Still … at least there was no supernatural element this time — no witches cheating by playing the ‘nine’ variant of the playground/schoolyard game, without informing me beforehand, denying me my victory and obliging me to save my two young charges’ souls by performing a miracle involving the pressing of flesh and the physical exchange of my perfectly good limb for one of her sisters’ club feet instead — nasty.
Or people with inflatable noses, that expand and float away like sausage-balloons, sitting in rocking-chairs and having blazing rows … (with other people walking in through doors that don’t exist in the same spacetime dimension, walking down stairs that don’t exist in the same dimension and then walking back into the room via the same door that doesn’t exist in the same dimension ad infinitum ³ ) … glaring at me all the while, through the window I’m trying to climb in so I can chase after someone, to save them from a dreadful fate in the rest of the mansion (that isn’t there, because this is a one-room bungalow!), counting the noses that have floated up to the ceiling as they do so — that one was particularly unsettling.
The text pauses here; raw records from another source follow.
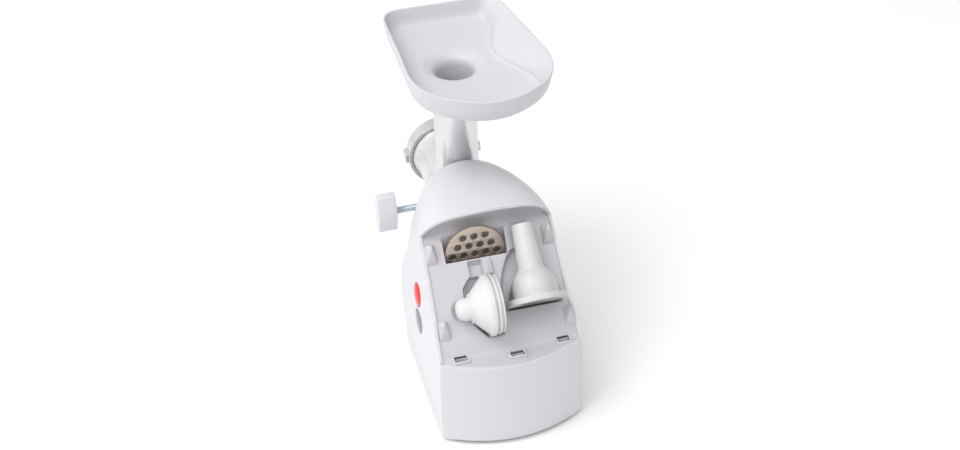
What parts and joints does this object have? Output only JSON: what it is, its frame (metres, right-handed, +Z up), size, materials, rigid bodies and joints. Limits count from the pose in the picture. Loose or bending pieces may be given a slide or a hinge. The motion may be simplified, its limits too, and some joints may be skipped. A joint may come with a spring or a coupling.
{
  "type": "electric meat grinder",
  "caption": "Countertop electric meat grinder with a metal grinding head, hopper tray, push buttons and an open rear bay that stores a filling tube, a forming cone and a spare plate.",
  "frame": {"origin": "middle of the whole object's footprint box, on the surface that the feet stand on", "axes": "+Z up; the grinding head points along -Y and the storage bay faces +Y; the push buttons and the lock knob are on the +X side"},
  "size_m": [0.1912, 0.3398, 0.348],
  "materials": {
    "white_gloss": "gloss",
    "white_inner": "satin",
    "rubber_foot": "matt",
    "cast_aluminium": "polished and brushed",
    "red_button": "gloss",
    "mauve_button": "gloss",
    "black_plastic": "matt",
    "zinc_steel": "zinc plated",
    "steel": "brushed",
    "nylon_gear": "satin",
    "copper": "copper",
    "tray_plastic": "satin gloss",
    "tube_plastic": "satin"
  },
  "bodies": {
    "housing": {"housing_shell": "white_gloss", "storage_tray": "white_gloss", "base_plate": "white_inner", "foot_1": "rubber_foot", "foot_2": "rubber_foot", "foot_3": "rubber_foot", "foot_4": "rubber_foot", "socket_collar": "cast_aluminium", "switch_block": "black_plastic", "cord_gland": "black_plastic", "lock_nut": "zinc_steel", "gear_case": "black_plastic", "gear_cover": "black_plastic", "output_bearing": "steel", "front_motor_bearing": "steel", "rear_motor_bearing": "steel", "rear_bracket": "cast_aluminium", "stator_core": "steel", "upper_field_coil": "copper", "lower_field_coil": "copper", "left_brush": "black_plastic", "right_brush": "black_plastic", "left_brush_holder": "copper", "right_brush_holder": "copper", "idler_axle": "steel"},
    "start_key": {"start_button": "red_button"},
    "reverse_key": {"reverse_button": "mauve_button"},
    "lock_tip": {"lock_shoe": "steel"},
    "lock_handle": {"lock_screw": "zinc_steel", "lock_knob": "white_gloss"},
    "head": {"grinder_head": "cast_aluminium", "auger_bush": "nylon_gear"},
    "worm": {"auger": "cast_aluminium", "knife": "steel"},
    "front_plate": {"grinding_plate": "steel"},
    "nut": {"ring_nut": "cast_aluminium"},
    "hopper": {"hopper_tray": "tray_plastic"},
    "filling_tube": {"sausage_tube": "tube_plastic"},
    "cone": {"forming_cone": "tray_plastic"},
    "spare_plate": {"stored_plate": "steel"},
    "output": {"output_gear": "nylon_gear", "output_shaft": "steel"},
    "idler": {"idler_gear": "nylon_gear", "idler_pinion": "steel"},
    "rotor": {"motor_pinion": "steel", "motor_shaft": "steel", "rotor_core": "steel", "commutator": "copper", "cooling_fan": "white_inner"}
  },
  "joints": [
    {"name": "output_spin", "type": "hinge", "parent": "housing", "child": "output", "pos_m": [-0.00343, 0.00185, 0.167], "axis": [0, 1, 0], "continuous": true},
    {"name": "idler_spin", "type": "hinge", "parent": "housing", "child": "idler", "pos_m": [-0.00343, 0.00185, 0.11762], "axis": [0, 1, 0], "continuous": true},
    {"name": "rotor_spin", "type": "hinge", "parent": "housing", "child": "rotor", "pos_m": [-0.00343, 0.04685, 0.06882], "axis": [0, 1, 0], "continuous": true},
    {"name": "head_slide", "type": "slide", "parent": "housing", "child": "head", "axis": [0, -1, 0], "range_m": [0, 0.04]},
    {"name": "worm_spin", "type": "hinge", "parent": "head", "child": "worm", "pos_m": [-0.00343, -0.09315, 0.167], "axis": [0, 1, 0], "continuous": true},
    {"name": "plate_travel", "type": "slide", "parent": "head", "child": "front_plate", "axis": [0, -1, 0], "range_m": [0, 0.012]},
    {"name": "ring_nut_turn", "type": "hinge", "parent": "front_plate", "child": "nut", "pos_m": [-0.00343, -0.14715, 0.167], "axis": [0, -1, 0], "range_deg": [0, 1440]},
    {"name": "hopper_lift", "type": "slide", "parent": "head", "child": "hopper", "axis": [0, 0, 1], "range_m": [0, 0.05]},
    {"name": "lock_travel", "type": "slide", "parent": "housing", "child": "lock_tip", "axis": [1, 0, 0], "range_m": [0, 0.008]},
    {"name": "lock_turn", "type": "hinge", "parent": "lock_tip", "child": "lock_handle", "pos_m": [0.05657, -0.04515, 0.169], "axis": [1, 0, 0], "range_deg": [0, 2304]},
    {"name": "start_press", "type": "slide", "parent": "housing", "child": "start_key", "axis": [-1, 0, 0], "range_m": [0, 0.0032], "stiffness_N_per_m": 700, "springref_m": -0.001},
    {"name": "reverse_press", "type": "slide", "parent": "housing", "child": "reverse_key", "axis": [-1, 0, 0], "range_m": [0, 0.0032], "stiffness_N_per_m": 700, "springref_m": -0.001},
    {"name": "filling_tube_lift", "type": "slide", "parent": "housing", "child": "filling_tube", "axis": [0, 0.6909, 0.723], "range_m": [0, 0.05]},
    {"name": "cone_lift", "type": "slide", "parent": "housing", "child": "cone", "axis": [0, 0.6909, 0.723], "range_m": [0, 0.05]},
    {"name": "spare_plate_lift", "type": "slide", "parent": "housing", "child": "spare_plate", "axis": [0, 0.0799, 0.9968], "range_m": [0, 0.015]}
  ],
  "couplings": [
    {"joint": "idler_spin", "follows": "output_spin", "ratio": -4.8889},
    {"joint": "rotor_spin", "follows": "output_spin", "ratio": 26.074},
    {"joint": "worm_spin", "follows": "output_spin", "ratio": 1},
    {"joint": "ring_nut_turn", "follows": "plate_travel", "rad_per_m": 2094.4},
    {"joint": "lock_turn", "follows": "lock_travel", "rad_per_m": 5026.5}
  ]
}
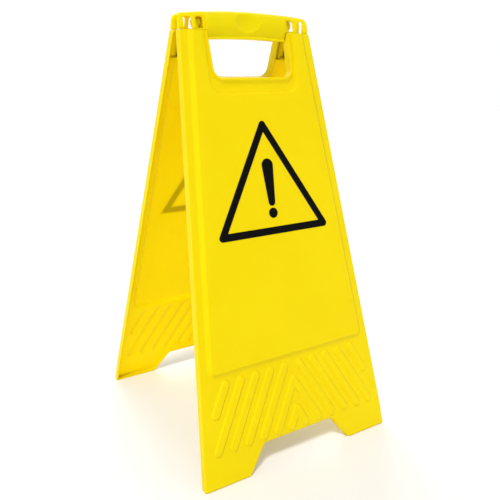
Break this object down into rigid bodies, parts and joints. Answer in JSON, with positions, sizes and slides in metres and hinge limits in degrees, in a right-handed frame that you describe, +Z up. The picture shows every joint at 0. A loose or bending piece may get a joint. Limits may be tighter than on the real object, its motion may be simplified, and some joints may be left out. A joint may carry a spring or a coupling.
{
  "type": "folding wet floor sign",
  "caption": "Free-standing yellow plastic A-frame floor sign with two hinged leaves, a carrying grip and a black warning triangle on each face.",
  "frame": {"origin": "on the floor, midway between the four feet, with the sign standing open", "axes": "+Z up, +X across the sign to the right of someone who reads the front leaf, front leaf on the -Y side and back leaf on the +Y side"},
  "size_m": [0.3102, 0.3454, 0.596],
  "materials": {
    "leaf_plastic": "injection-moulded polypropylene, soft sheen",
    "handle_plastic": "injection-moulded polypropylene, soft sheen",
    "pin_plastic": "moulded plastic",
    "print_ink": "screen-printed black ink"
  },
  "bodies": {
    "handle": {"handle": "handle_plastic", "hinge_pin_right": "pin_plastic", "hinge_pin_left": "pin_plastic"},
    "front_leaf": {"front_leaf": "leaf_plastic", "front_hinge_lug_right": "leaf_plastic", "front_hinge_lug_left": "leaf_plastic", "front_warning_triangle": "print_ink", "front_exclamation_bar": "print_ink", "front_exclamation_dot": "print_ink"},
    "back_leaf": {"back_leaf": "leaf_plastic", "back_hinge_lug_right": "leaf_plastic", "back_hinge_lug_left": "leaf_plastic", "back_warning_triangle": "print_ink", "back_exclamation_bar": "print_ink", "back_exclamation_dot": "print_ink"}
  },
  "joints": [
    {"name": "front_leaf_hinge", "type": "hinge", "parent": "handle", "child": "front_leaf", "pos_m": [0, 0, 0.5805], "axis": [1, 0, 0], "range_deg": [0, 15.5]},
    {"name": "back_leaf_hinge", "type": "hinge", "parent": "handle", "child": "back_leaf", "pos_m": [0, 0, 0.5805], "axis": [-1, 0, 0], "range_deg": [0, 15.5]}
  ]
}
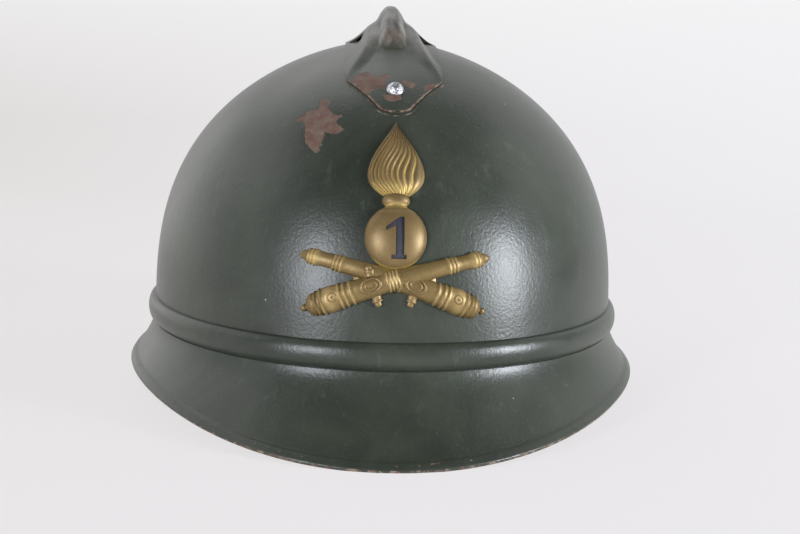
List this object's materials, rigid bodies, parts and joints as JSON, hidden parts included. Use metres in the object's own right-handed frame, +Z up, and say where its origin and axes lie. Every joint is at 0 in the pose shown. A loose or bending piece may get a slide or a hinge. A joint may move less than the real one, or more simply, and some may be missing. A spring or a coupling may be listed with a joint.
{
  "type": "steel helmet",
  "caption": "Pressed steel helmet with a ridge crest, separate visor and neck guard, brass grenade badge, tongued leather liner and chinstrap",
  "frame": {"origin": "middle of the plane that the lowest edges of the visor and of the neck guard stand on", "axes": "+Z up, the face looks along -Y, the wearer's left is +X"},
  "size_m": [0.224, 0.2944, 0.1653],
  "materials": {
    "olive_paint": "satin olive green paint, chipped and rusted at the edges",
    "rivet_steel": "worn bright soft metal",
    "badge_brass": "aged stamped brass",
    "liner_leather": "worn brown sheepskin leather",
    "lace_cord": "twisted linen lace",
    "liner_felt": "blue grey wool felt",
    "strap_leather": "brown strap leather",
    "fitting_steel": "painted mild steel",
    "spacer_aluminium": "dull corrugated sheet"
  },
  "bodies": {
    "root": {"skull": "olive_paint", "front_visor": "olive_paint", "rear_neck_guard": "olive_paint", "crest": "olive_paint", "crest_rivets": "rivet_steel", "badge": "badge_brass", "badge_prongs": "badge_brass", "liner_leather": "liner_leather", "liner_drawstring": "lace_cord", "liner_felt": "liner_felt", "chinstrap": "strap_leather", "spacer_front": "spacer_aluminium", "liner_clip_front": "fitting_steel", "spacer_rear": "spacer_aluminium", "liner_clip_rear": "fitting_steel", "spacer_left": "spacer_aluminium", "liner_clip_left": "fitting_steel", "spacer_right": "spacer_aluminium", "liner_clip_right": "fitting_steel", "strap_lug_left": "fitting_steel", "strap_lug_right": "fitting_steel"},
    "loop_left": {"strap_loop_left": "fitting_steel"},
    "loop_right": {"strap_loop_right": "fitting_steel"},
    "slide": {"strap_slide": "fitting_steel"}
  },
  "joints": [
    {"name": "loop_left_swing", "type": "hinge", "parent": "root", "child": "loop_left", "pos_m": [0.0982, 0, 0.0215], "axis": [0, 1, 0], "range_deg": [-35, 100], "deforming": ["chinstrap"]},
    {"name": "loop_right_swing", "type": "hinge", "parent": "root", "child": "loop_right", "pos_m": [-0.0982, 0, 0.0215], "axis": [0, -1, 0], "range_deg": [-35, 100], "deforming": ["chinstrap"]},
    {"name": "strap_slide_travel", "type": "slide", "parent": "root", "child": "slide", "axis": [1, 0, 0], "range_m": [-0.06, 0.045]}
  ]
}
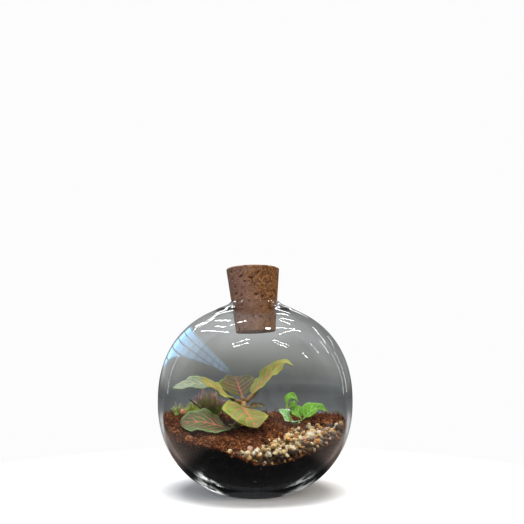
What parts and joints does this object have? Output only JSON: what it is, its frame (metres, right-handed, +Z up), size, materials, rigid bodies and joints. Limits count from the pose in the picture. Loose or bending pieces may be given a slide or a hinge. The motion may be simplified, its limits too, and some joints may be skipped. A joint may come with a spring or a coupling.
{
  "type": "glass plant terrarium",
  "caption": "Closed glass globe with a tapered cork stopper, planted with a pink-veined nerve plant, a small seedling and moss in coir, with gravel at the front.",
  "frame": {"origin": "centre of the globe's flat foot, on the surface that it stands on", "axes": "+Z up along the globe's axis, -Y towards the front where the gravel lies, +X to the right as seen from the front"},
  "size_m": [0.18, 0.18, 0.2091],
  "materials": {
    "clear_glass": "clear, smooth, blown",
    "cork": "matt agglomerated cork, fine pits",
    "black_substrate": "matt, fine grains",
    "coir": "matt, fibrous and crumbly",
    "gravel": "satin, mixed cream, amber and grey stones",
    "bark": "matt, rough",
    "stalk": "satin, slightly hairy",
    "nerve_leaf_light": "satin, light green with pink veins",
    "nerve_leaf_dark": "satin, dark green with pink veins",
    "pale_leaf": "satin, pale and thin",
    "seedling_green": "glossy fresh green",
    "variegated_leaf": "satin, green with whitish margins",
    "needles": "matt olive needles",
    "moss": "matt yellow-green shoots",
    "grass": "matt thin shoots",
    "bud": "satin, orange-pink",
    "twig": "matt dark bark"
  },
  "bodies": {
    "root": {"glass_globe": "clear_glass", "cork_stopper": "cork", "black_substrate": "black_substrate", "coir_topsoil": "coir", "gravel_bed": "gravel", "bark_chip": "bark", "fittonia_stem": "stalk", "fittonia_leaf_upper_right": "nerve_leaf_light", "fittonia_leaf_left": "nerve_leaf_light", "fittonia_leaf_front": "nerve_leaf_light", "fittonia_leaf_back": "nerve_leaf_dark", "fittonia_leaf_low": "nerve_leaf_dark", "fittonia_leaf_small": "nerve_leaf_dark", "fittonia_leaf_pale": "pale_leaf", "fittonia_sprouts": "nerve_leaf_light", "flower_bud": "bud", "bare_twig": "twig", "seedling_stem": "seedling_green", "seedling_leaf_top": "seedling_green", "seedling_leaf_bent": "seedling_green", "seedling_leaf_right": "seedling_green", "seedling_leaf_middle": "seedling_green", "seedling_leaf_variegated": "variegated_leaf", "seedling_leaflets": "variegated_leaf", "heath_tuft": "needles", "moss_tuft": "moss", "grass_tuft": "grass"}
  },
  "joints": []
}
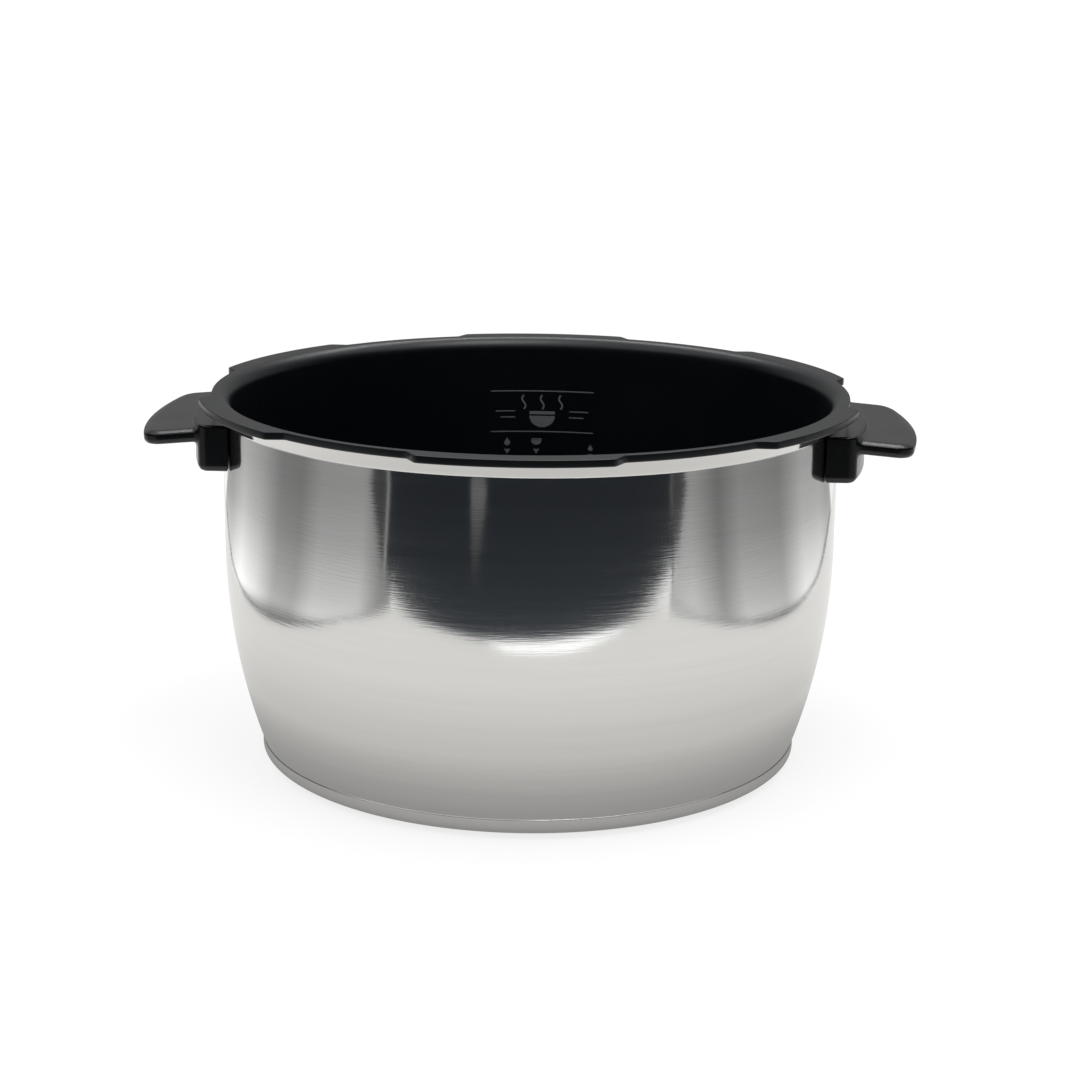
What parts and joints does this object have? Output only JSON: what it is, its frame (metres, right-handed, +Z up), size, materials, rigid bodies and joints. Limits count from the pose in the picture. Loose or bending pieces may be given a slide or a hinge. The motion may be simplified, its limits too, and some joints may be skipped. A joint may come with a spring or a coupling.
{
  "type": "rice cooker inner pot",
  "caption": "Steel-clad aluminium inner pot of a pressure rice cooker: black non-stick cavity, flat lip with bayonet lugs and moulded black side handles.",
  "frame": {"origin": "centre of the underside of the base cap", "axes": "+X through the right handle, -Y is the front, +Z up through the mouth"},
  "size_m": [0.275, 0.2368, 0.134],
  "materials": {
    "nonstick_aluminium": "black satin non-stick coating on the cavity and the lip",
    "turned_steel": "turned and polished stainless steel with fine rings round the pot",
    "handle_plastic": "satin black moulded plastic",
    "bracket_steel": "plain pressed stainless steel",
    "screw_steel": "bright screw steel"
  },
  "bodies": {
    "root": {"pot_body": "nonstick_aluminium", "steel_skin": "turned_steel", "base_cap": "turned_steel", "handle_left": "handle_plastic", "handle_right": "handle_plastic", "bracket_left": "bracket_steel", "bracket_right": "bracket_steel", "screw_left_front": "screw_steel", "screw_left_rear": "screw_steel", "screw_right_front": "screw_steel", "screw_right_rear": "screw_steel"}
  },
  "joints": []
}
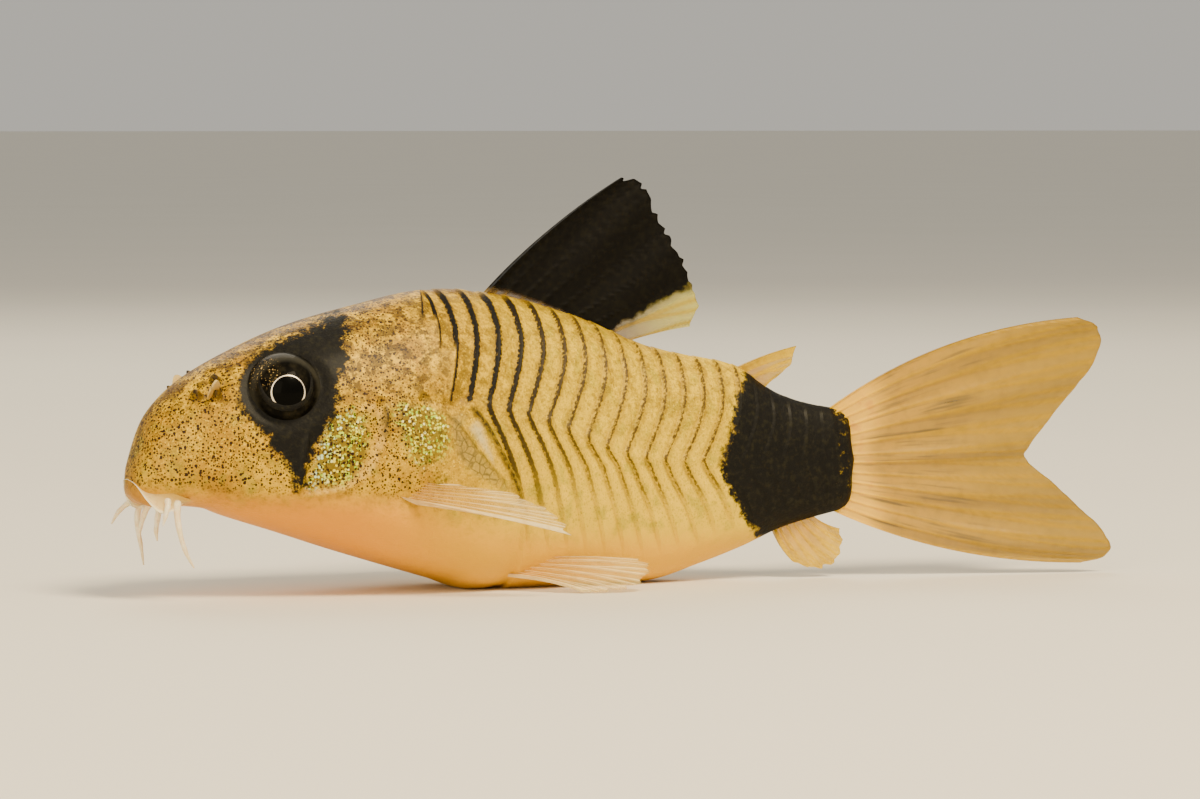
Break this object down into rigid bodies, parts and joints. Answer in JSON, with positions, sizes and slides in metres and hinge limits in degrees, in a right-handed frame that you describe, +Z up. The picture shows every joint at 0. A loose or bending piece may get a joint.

Or people shooting at me in the no-man’s land between West and East Germany — most disconcerting …. not least because the party I had been obliged to flee when the Police raided it had been taking place in the UK, a decade after the fall of the Berlin Wall, and all I did was pass through the railway turnstile (that isn’t) at the end of the road, only to find myself in a really rather dangerous part of the World at a really dangerous time in its history.
But it was still the most alarming dream I have ever had … even including the one in which I travelled to the (boarding ⁴) school at centre of my own psyche and nearly found the source (and, therefore, explanation) of all my childhood dreams and nightmares, only for a scary toy to turn seriously nasty on me at the vital moment of revelation — I woke up screaming from that one!
So … on that note, I shan’t insult you by suggesting that you dream sweetly — what would I know about sweet dreams?
Instead, I shall suggest you try not to have nightmares — like walking into your local pub and finding your dad dancing, on a table, in lingerie stuffed with dirty five pound notes.
I think that one was a dream.
Yes, I’m sure it was just a dream.
¹ I’m no stranger to dreams of acts of such extreme violence that they would be more appropriately described as ‘atrocities’ than ‘violence’ — in fact, some of them are dearly held fantasies ².
² Well … a man can dream, can’t he? 😉
³ No pun intended …
⁴ Weird … because I never went to a boarding school.